That is the question. Whether ’tis easier in the mind to just use email, to suffer the slings and arrows crashes and error messages of outrageous fortune Outlook Express*, or take arms against a sea of troubles and by opposing, end them?
*other email clients are available and just as buggy if not more so.
Yup, the KG blog goes all cultured on you and hits you with a bit of Hamlet.
You see, I’ve been using Google Wave for a few weeks now and I think I’ve got my head round it. Google have created what I believe could become the next evolution of email and are making Waves in a sea of email troubles.
The basic functions are the same as email.
You type up a message, attach files if required, and send it to the recipient. Where Wave augments this basic funtionality is its collaborative capabilities.
If the recipient of the message I just sent is online then they can respond instantly, edit something I’ve already written, add to it, add participants to the wave, add pictures, embed a video…and who knows what else as time goes on?
Google Wave is still in public Beta, and as such it’s a wee bit tricky for the less web-savvy user. The search parameters are horrible. I happened upon them by accident and have since pointed a few well experienced web users in their direction.
The application as a whole, while built around the Web 2.0, does seem to be a bit resource hungry. There’s almost no point trying to use it on my Acer Aspire One running Linux, and if I’ve got a few Firefox tabs plus Photoshop open on the windows desktop then Wave can slow to a frustrating crawl.
But that aside, it’s a good idea with the potential to transform working practise for anyone who needs to collaborate with others in their work.
Now, I’m a technology geek and I have the horrible habit of assuming that if you’re reading my blog, or following me on Twitter, then you’re geek too. But maybe you’re not a geek. And just maybe you have no idea what Google Wave actually is.
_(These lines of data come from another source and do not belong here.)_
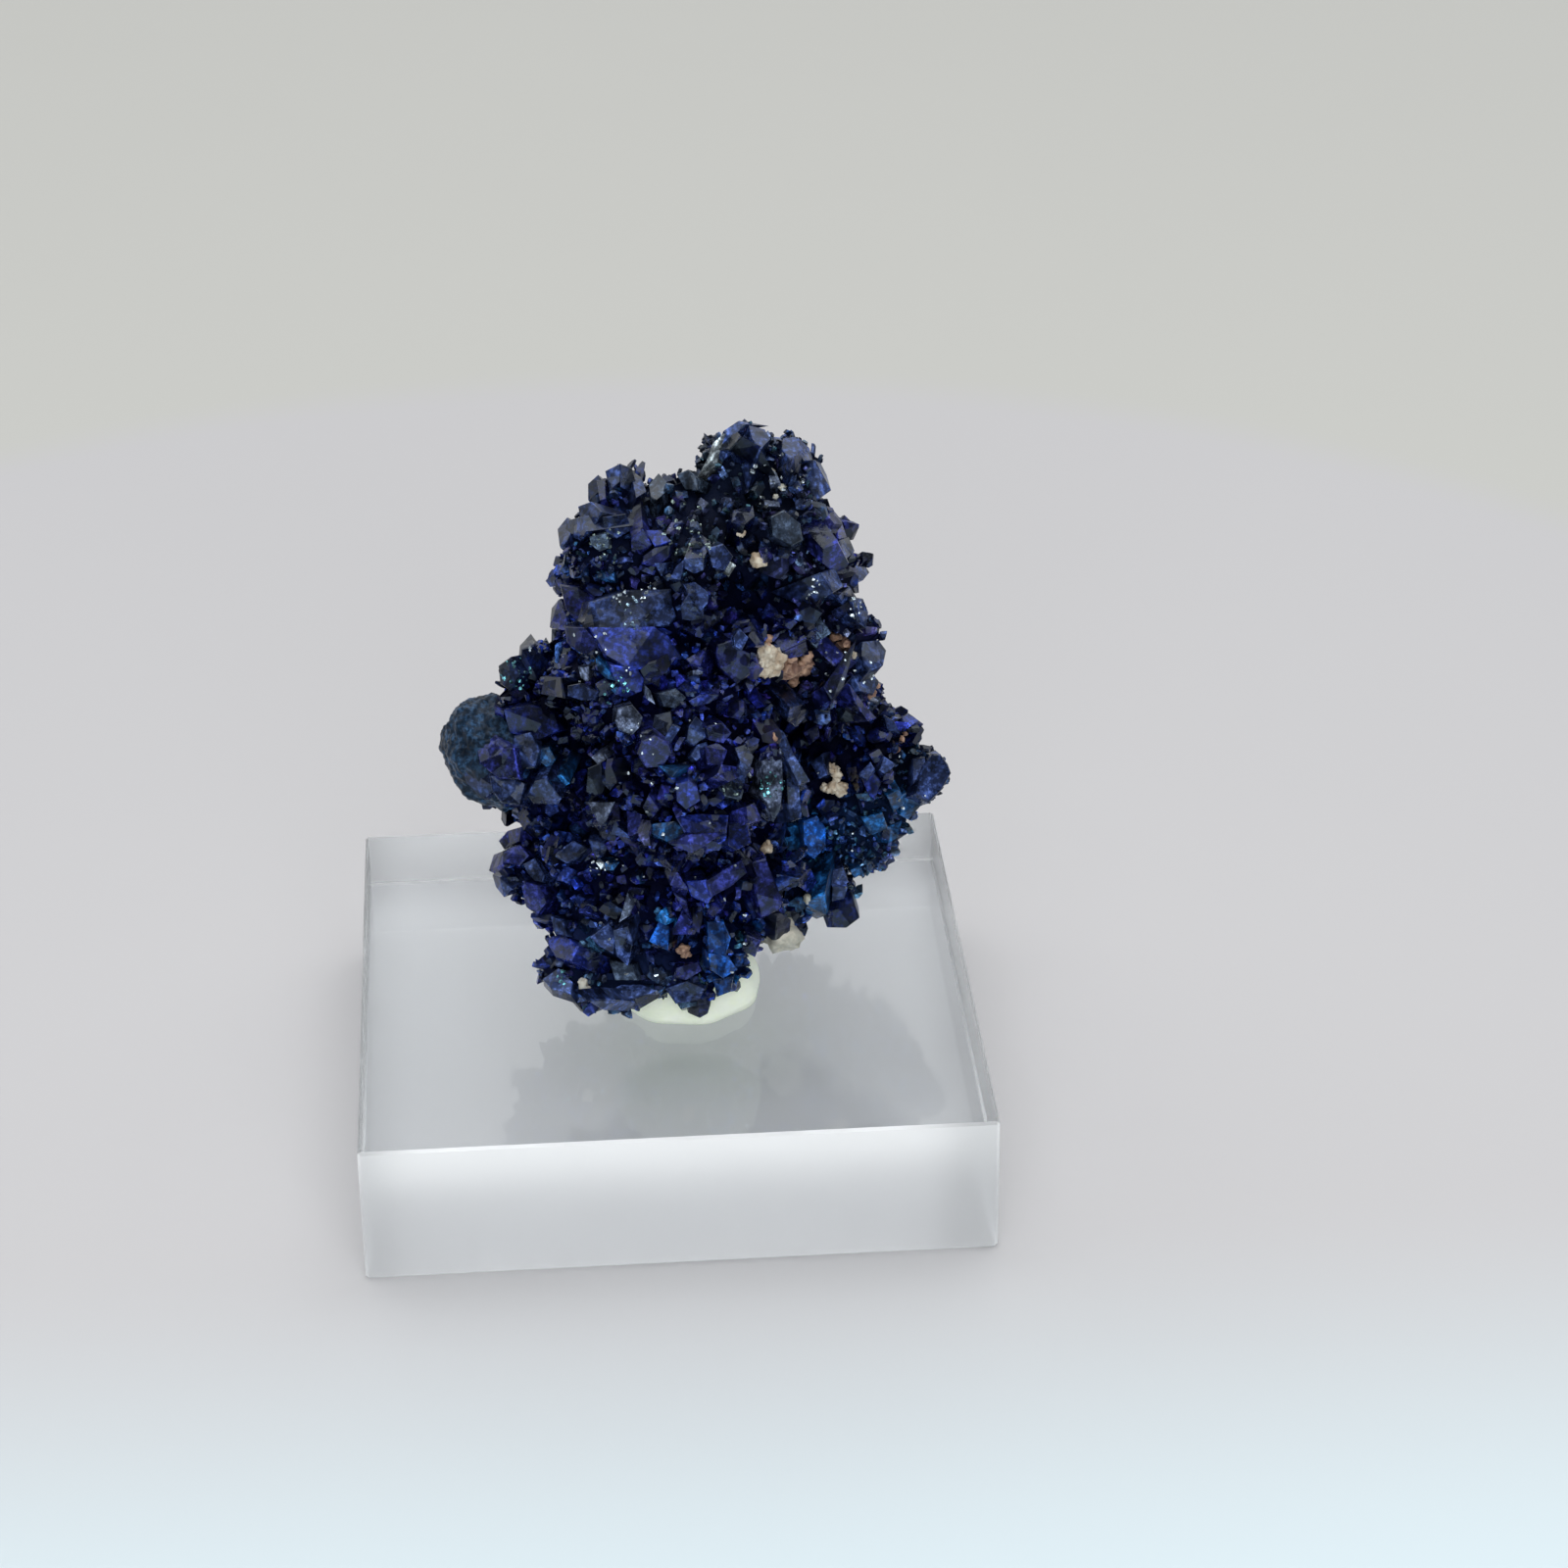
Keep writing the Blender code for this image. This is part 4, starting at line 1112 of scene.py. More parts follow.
GLINT_SPOTS = (
    GlintSpot("prism glitter", (-7.0, -1.2, 26.1), 0.9, 26, Sparkle.TURQUOISE),
    GlintSpot("under the tablet", (-2.3, -5.8, 27.3), 0.9, 22, Sparkle.TURQUOISE),
    GlintSpot("tablet edge left", (-1.9, -2.6, 30.9), 0.5, 9, Sparkle.SILVER_GLINT),
    GlintSpot("tablet edge right", (-0.4, -3.1, 31.2), 0.6, 9, Sparkle.SILVER_GLINT),
    GlintSpot("tablet face", (-1.2, -3.7, 30.4), 0.9, 14, Sparkle.CYAN),
    GlintSpot("tablet foot", (-1.5, -5.5, 28.2), 0.25, 3, Sparkle.SILVER_GLINT),
    GlintSpot("pale blade", (5.4, -5.8, 21.6), 0.7, 22, Sparkle.TURQUOISE),
    GlintSpot("glinting cube", (10.1, -0.6, 28.6), 0.6, 12, Sparkle.SILVER_GLINT),
    GlintSpot("recess edge", (7.8, -1.7, 30.3), 0.6, 9, Sparkle.SILVER_GLINT),
    GlintSpot("toe", (-5.2, -5.4, 10.6), 0.6, 12, Sparkle.TURQUOISE),
    GlintSpot("knee", (-3.3, -4.6, 16.7), 0.6, 9, Sparkle.SILVER_GLINT),
    GlintSpot("belly", (3.3, -7.1, 22.0), 0.6, 9, Sparkle.SAGE),
    GlintSpot("upper front", (2.0, -1.8, 34.0), 1.8, 60, Sparkle.SAGE),
    GlintSpot("left crown", (-2.4, -1.8, 33.2), 1.0, 26, Sparkle.SAGE),
    GlintSpot("crown", (6.2, 0.8, 35.2), 1.6, 26, Sparkle.SILVER_GLINT),
    GlintSpot("left flank", (-4.5, -3.0, 28.5), 2.2, 14, Sparkle.SILVER_GLINT),
    GlintSpot("right shoulder", (9.6, -0.2, 25.5), 2.0, 18, Sparkle.SILVER_GLINT),
    GlintSpot("middle", (1.0, -7.4, 23.5), 3.6, 22, Sparkle.SILVER_GLINT),
    GlintSpot("keel", (0.5, -7.0, 15.0), 4.5, 22, Sparkle.SILVER_GLINT),
    GlintSpot("wing", (11.0, 0.0, 16.0), 4.0, 16, Sparkle.SILVER_GLINT),
)


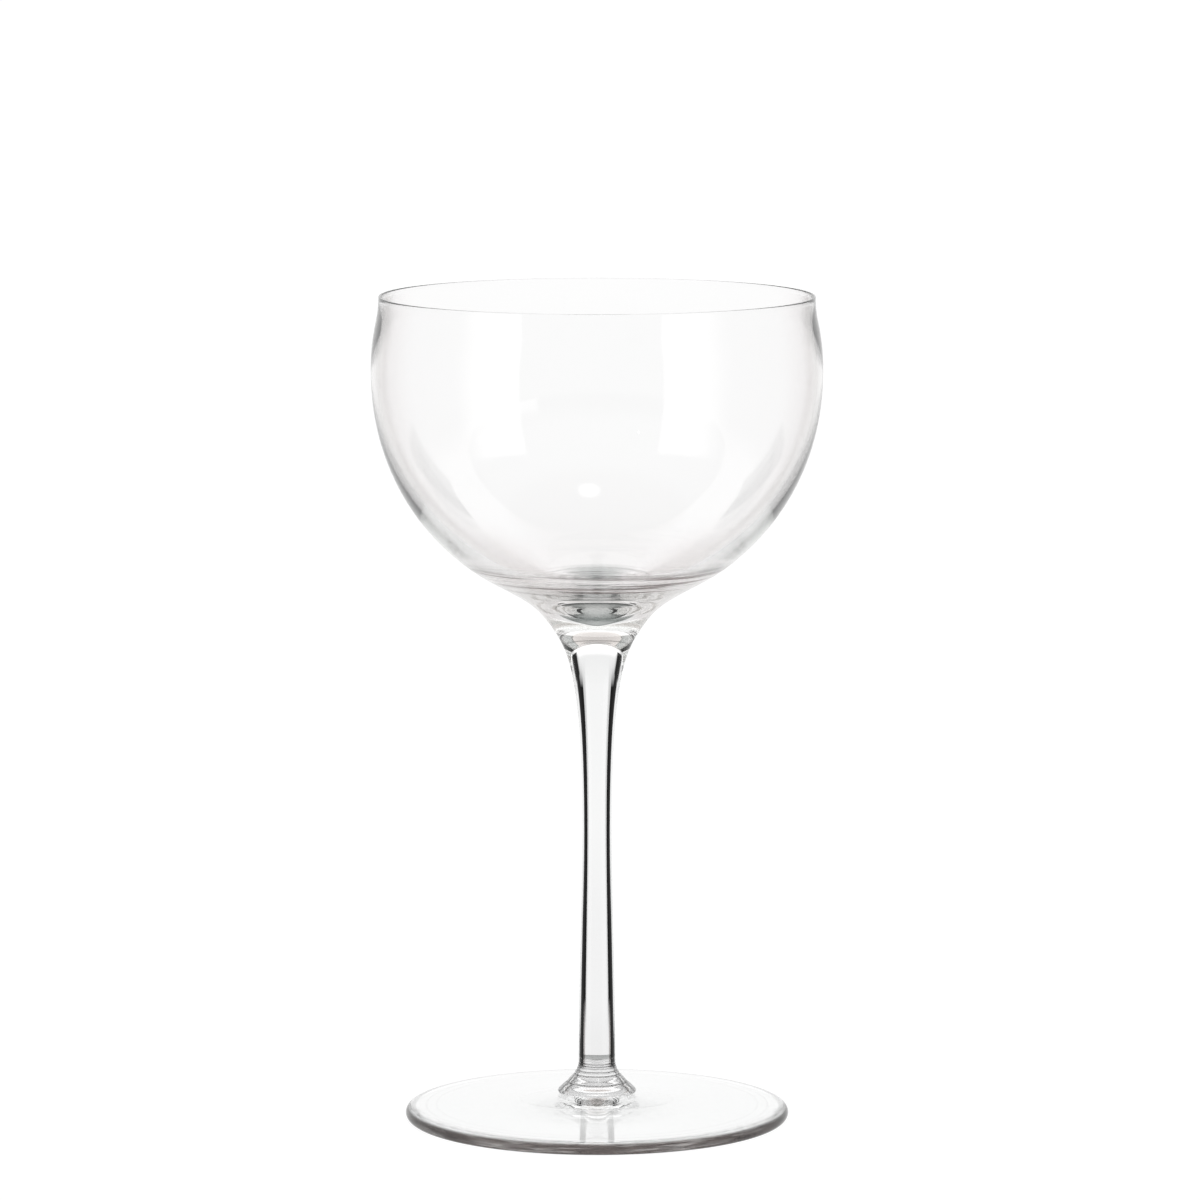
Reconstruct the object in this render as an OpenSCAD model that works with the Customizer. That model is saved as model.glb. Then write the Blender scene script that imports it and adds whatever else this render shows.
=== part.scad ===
// Nick and nora glass: a thin round bowl, a drawn stem, a collar and a foot,
// each a piece of clear glass welded hot to the next on one flat disc.
// The origin is the middle of the resting plane, with +Z up the axis.

/* [Bowl] */
// Height of the bowl, from its weld to the top of the rim
bowl_h = 65; // [58:0.5:75]
// Widest outside diameter of the bowl
bowl_d = 87; // [82:0.5:96]
// Outside diameter at the rim
rim_d = 84; // [76:0.5:86]
// Thickness of the fire-polished rim
rim_t = 1; // [0.8:0.1:1.6]
// Thickness of the side at its widest point
wall_t = 1.2; // [0.9:0.1:2]
// Depth of the widest point below the top of the rim
belly_drop = 14.5; // [10:0.5:20]
// Outside diameter where the round side turns into the flare
turn_d = 42.2; // [38:0.1:47]
// Height of that turn above the weld
turn_h = 10.1; // [9:0.1:12]
// Angle of the side at the turn, above the horizontal
turn_angle = 28.5; // [25:0.5:32]
// Thickness of the side at the turn
turn_t = 2.7; // [2:0.1:3.2]
// Thickness of the glass under the bottom of the well
well_t = 3.6; // [2.6:0.1:4.4]

/* [Stem] */
// Length of the stem between its two welds
stem_h = 83.5; // [60:0.5:110]
// Diameter of the weld between the stem and the bowl
stem_top_d = 16.4; // [13:0.1:18]
// Angle of the stem and of the bowl where they meet at that weld, above the horizontal
weld_angle = 57; // [52:1:62]
// Smallest diameter of the stem
waist_d = 5.7; // [4.5:0.1:6.6]
// Height of the waist above the weld to the collar
waist_h = 44; // [32:0.5:52]
// Diameter of the weld between the stem and the collar
stem_foot_d = 7.1; // [6.8:0.1:9]

/* [Collar] */
// Height of the collar between the foot and the stem
collar_h = 6.7; // [5:0.1:9]
// Diameter of the collar where it sits on the foot
collar_d = 15.2; // [13:0.1:18]
// Radius of the collar's rounded toe
collar_toe_r = 0.6; // [0.3:0.1:1]

/* [Foot] */
// Outside diameter of the foot
foot_d = 74.5; // [62:0.5:84]
// Thickness of the foot's rounded edge
foot_edge_t = 2.4; // [1.8:0.1:3]
// Height of the hub that carries the collar
hub_h = 5.3; // [4.5:0.1:7]
// Width of the flat ring that the glass rests on
rest_w = 3; // [2:0.5:6]
// Rise of the dished underside at the centre
dish_h = 2.4; // [1.6:0.1:3]

/* [Hidden] */
$fn = 96;

// Shares that set how far each curve runs on before it bends, from one end and from the other
rim_shares = [0.34, 0.57];
belly_shares = [0.62, 0.3];
flare_shares = [0.53, 0.37];
well_shares = [0.42, 0.09];
trumpet_shares = [0.126, 0.77];
taper_shares = [0.3, 0.3];
collar_shares = [0.52, 0.4];
foot_top_shares = [0.3, 0.45];
dish_shares = [0.45, 0.3];

// Angles of the surfaces, measured from the horizontal
toe_angle = 45;
foot_edge_angle = 3;
hub_angle = 9;

// Number of steps along one curve and round one arc
curve_steps = 18;
arc_steps = 8;

// Levels of the welds, and the radii of what stands on the axis
collar_z = hub_h;
stem_z = collar_z + collar_h;
bowl_z = stem_z + stem_h;
rim_z = bowl_z + bowl_h;
bowl_r = bowl_d / 2;
rim_r = rim_d / 2;
turn_r = turn_d / 2;
stem_top_r = stem_top_d / 2;
waist_r = waist_d / 2;
stem_foot_r = stem_foot_d / 2;
collar_r = collar_d / 2;
foot_r = foot_d / 2;
foot_edge_r = foot_edge_t / 2;
rim_round_r = rim_t / 2;

// Unit vector at an angle above the horizontal
function heading(angle) = [cos(angle), sin(angle)];

// Point at share s of a cubic curve from a to d, with b and c as its handles
function curve_point(a, b, c, d, s) =
    pow(1 - s, 3) * a + 3 * pow(1 - s, 2) * s * b + 3 * (1 - s) * s * s * c + pow(s, 3) * d;

// Points of a cubic curve, without its first point, so that curves can be chained
function curve(a, b, c, d) =
    [for (i = [1 : curve_steps]) curve_point(a, b, c, d, i / curve_steps)];

// Points of an arc round a centre, without its first point
function arc(centre, r, from_angle, to_angle) =
    [for (i = [1 : arc_steps]) centre + r * heading(from_angle + (to_angle - from_angle) * i / arc_steps)];

// Outside of the bowl, from the weld up to the rim
weld_edge = [stem_top_r, bowl_z];
turn_out = [turn_r, bowl_z + turn_h];
belly_out = [bowl_r, rim_z - belly_drop];
rim_out = [rim_r, rim_z - rim_round_r];
turn_gap = norm(turn_out - weld_edge);
side_gap = belly_out.y - turn_out.y;
side_reach = belly_out.x - turn_out.x;
rim_gap = rim_out.y - belly_out.y;
bowl_outside = concat(
    [weld_edge],
    curve(
        weld_edge,
        weld_edge + flare_shares[1] * turn_gap * heading(weld_angle),
        turn_out - flare_shares[0] * turn_gap * heading(turn_angle),
        turn_out
    ),
    curve(
        turn_out,
        turn_out + belly_shares[1] * side_reach * heading(turn_angle),
        belly_out - [0, belly_shares[0] * side_gap],
        belly_out
    ),
    curve(
        belly_out,
        belly_out + [0, rim_shares[1] * rim_gap],
        rim_out - [0, rim_shares[0] * rim_gap],
        rim_out
    )
);

// Inside of the bowl, from the rim down to the bottom of the well
rim_in = rim_out - [rim_t, 0];
belly_in = belly_out - [wall_t, 0];
turn_in = turn_out + turn_t * heading(turn_angle + 90);
well_in = [0, bowl_z + well_t];
bowl_inside = concat(
    curve(
        rim_in,
        rim_in - [0, rim_shares[0] * rim_gap],
        belly_in + [0, rim_shares[1] * rim_gap],
        belly_in
    ),
    curve(
        belly_in,
        belly_in - [0, belly_shares[0] * (belly_in.y - turn_in.y)],
        turn_in + belly_shares[1] * (belly_in.x - turn_in.x) * heading(turn_angle),
        turn_in
    ),
    curve(
        turn_in,
        turn_in - well_shares[0] * turn_in.x * heading(turn_angle),
        well_in + [well_shares[1] * turn_in.x, 0],
        well_in
    )
);

// Thin blown bowl: its side thickens into the boss that the stem is welded to
module bowl() {
    color([0.9, 0.93, 0.93, 0.35])
        rotate_extrude()
            polygon(concat(
                bowl_outside,
                arc(rim_out - [rim_round_r, 0], rim_round_r, 0, 180),
                bowl_inside,
                [[0, bowl_z]]
            ));
}

// Drawn stem: a trumpet under the bowl, a long waist, and a slow swell to the collar
waist = [waist_r, stem_z + waist_h];
stem_top = [stem_top_r, bowl_z];
stem_foot = [stem_foot_r, stem_z];
trumpet_gap = stem_top.y - waist.y;
taper_gap = waist.y - stem_foot.y;
module stem() {
    color([0.88, 0.91, 0.91, 0.5])
        rotate_extrude()
            polygon(concat(
                [[0, stem_z], stem_foot],
                curve(
                    stem_foot,
                    stem_foot + [0, taper_shares[0] * taper_gap],
                    waist - [0, taper_shares[1] * taper_gap],
                    waist
                ),
                curve(
                    waist,
                    waist + [0, trumpet_shares[1] * trumpet_gap],
                    stem_top - trumpet_shares[0] * trumpet_gap * heading(weld_angle),
                    stem_top
                ),
                [[0, bowl_z]]
            ));
}

// Collar: a small gather of glass that spreads the stem onto the foot
toe_centre = [collar_r - collar_toe_r, collar_z];
toe_top = toe_centre + collar_toe_r * heading(toe_angle);
flank_gap = norm(stem_foot - toe_top);
module foot_collar() {
    color([0.86, 0.9, 0.9, 0.5])
        rotate_extrude()
            polygon(concat(
                [[0, collar_z], [collar_r, collar_z]],
                arc(toe_centre, collar_toe_r, 0, toe_angle),
                curve(
                    toe_top,
                    toe_top + collar_shares[0] * flank_gap * heading(180 - toe_angle),
                    stem_foot - [0, collar_shares[1] * flank_gap],
                    stem_foot
                ),
                [[0, stem_z]]
            ));
}

// Foot: a shallow cone with a flat seat for the collar, a round edge and a dished underside
rest_r = foot_r - foot_edge_r;
hub_edge = [collar_r, hub_h];
edge_centre = [rest_r, foot_edge_r];
edge_top = edge_centre + foot_edge_r * heading(90 - foot_edge_angle);
foot_reach = edge_top.x - hub_edge.x;
dish_r = rest_r - rest_w;
dish_edge = [dish_r, 0];
dish_crown = [0, dish_h];
module foot() {
    color([0.88, 0.92, 0.92, 0.45])
        rotate_extrude()
            polygon(concat(
                [[0, hub_h], hub_edge],
                curve(
                    hub_edge,
                    hub_edge + foot_top_shares[0] * foot_reach * heading(-hub_angle),
                    edge_top + foot_top_shares[1] * foot_reach * heading(180 - foot_edge_angle),
                    edge_top
                ),
                arc(edge_centre, foot_edge_r, 90 - foot_edge_angle, -90),
                [dish_edge],
                curve(
                    dish_edge,
                    dish_edge + dish_shares[0] * dish_r * heading(180 - foot_edge_angle),
                    dish_crown + [dish_shares[1] * dish_r, 0],
                    dish_crown
                )
            ));
}

bowl();
stem();
foot_collar();
foot();
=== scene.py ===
# Clear stemmed cocktail glass: bowl, stem, collar and foot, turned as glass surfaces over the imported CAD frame.
import math

import bpy
import numpy as np
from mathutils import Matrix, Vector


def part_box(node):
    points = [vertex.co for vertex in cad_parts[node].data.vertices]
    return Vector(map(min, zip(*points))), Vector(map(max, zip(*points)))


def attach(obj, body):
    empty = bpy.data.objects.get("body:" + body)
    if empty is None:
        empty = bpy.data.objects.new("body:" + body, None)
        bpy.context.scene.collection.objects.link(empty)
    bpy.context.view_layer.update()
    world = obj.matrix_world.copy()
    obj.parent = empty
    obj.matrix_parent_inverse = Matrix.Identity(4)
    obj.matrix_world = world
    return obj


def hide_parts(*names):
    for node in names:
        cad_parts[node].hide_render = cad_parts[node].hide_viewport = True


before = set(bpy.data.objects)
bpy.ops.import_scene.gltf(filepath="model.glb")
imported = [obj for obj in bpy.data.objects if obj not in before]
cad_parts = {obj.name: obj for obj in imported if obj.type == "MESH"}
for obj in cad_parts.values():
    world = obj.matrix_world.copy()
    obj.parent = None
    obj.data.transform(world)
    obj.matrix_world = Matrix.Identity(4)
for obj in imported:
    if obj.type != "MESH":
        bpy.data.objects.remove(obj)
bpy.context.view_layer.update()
print("frame loaded:", sorted(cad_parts))

mm = 0.001
turnSteps = 360  # steps round the axis on every turned piece

bowlLow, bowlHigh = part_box("bowl")
stemLow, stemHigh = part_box("stem")
collarLow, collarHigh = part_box("foot_collar")
footLow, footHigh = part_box("foot")


# Nodes

def addNode(tree, kind, **values):
    node = tree.nodes.new(kind)
    for key, value in values.items():
        setattr(node, key, value)
    return node


def colour(tone):
    # A grey or an (r, g, b) tone as a colour with full alpha.
    return (*tone, 1) if isinstance(tone, tuple) else (tone, tone, tone, 1)


def feed(tree, socket, value):
    # An output is linked to the socket, and a plain value is set on it.
    if isinstance(value, bpy.types.NodeSocket):
        tree.links.new(value, socket)
    else:
        socket.default_value = colour(value) if socket.type == "RGBA" else value


def addMath(tree, operation, *values):
    node = addNode(tree, "ShaderNodeMath", operation=operation)
    for socket, value in zip(node.inputs, values):
        feed(tree, socket, value)
    return node.outputs[0]


def smoothRange(tree, value, start, end, low=0.0, high=1.0):
    # Smooth step: low up to the start, high from the end on. The end may lie below the start.
    node = addNode(tree, "ShaderNodeMapRange", interpolation_type="SMOOTHSTEP")
    names = ("Value", "From Min", "From Max", "To Min", "To Max")
    for name, given in zip(names, (value, start, end, low, high)):
        feed(tree, node.inputs[name], given)
    return node.outputs["Result"]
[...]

I’m not going to tell you.
All I’m going to say is that it’s a collaborative editing tool, and the best description I’ve heard was on this chap’s blog where he describes it as “multiplayer Word.” You can also take a look at a post by Cristiana Theodoli on how it could shape the newsrooms of the future.
What I’ve been using it for has, by and large, been just a bit of experimentation with the capabilities. I used it to get some comments and ideas from sci-fi fans about a feature I was writing for uni, I used it to let my colleagues proof read said feature and I used it to make contact with a bunch of other journalism students in another university.
That last one is interesting. My lot are the MAMJs (MA Multimedia Journalism) and the other lot are the MAOJs (MA Online Journalism). We’re from Glasgow, they’re from Birmingham. There’s been some good chat back and forth between a few of us, but it seems to be only 2 or 3 from each side who are actually participating.
I’ve also tried setting up a LinkedIn directory wave – we’ll see where that goes.
Ultimately I’m quite excited about where Google Wave could go. If you read Cristiana’s post, linked to above, and consider along with that that Sky News have installed TweetDeck on every journalist’s PC and told them to get tweeting, then the newsroom of the future is just around the corner.
I can’t stress enough how important it is for anyone studying journalism, or anyone employed in journalism who wants to stay there for the forseeable future, to either get their heads around Wave or go gentle in to that good night (Dylan Thomas? My, I’m on literary form today!).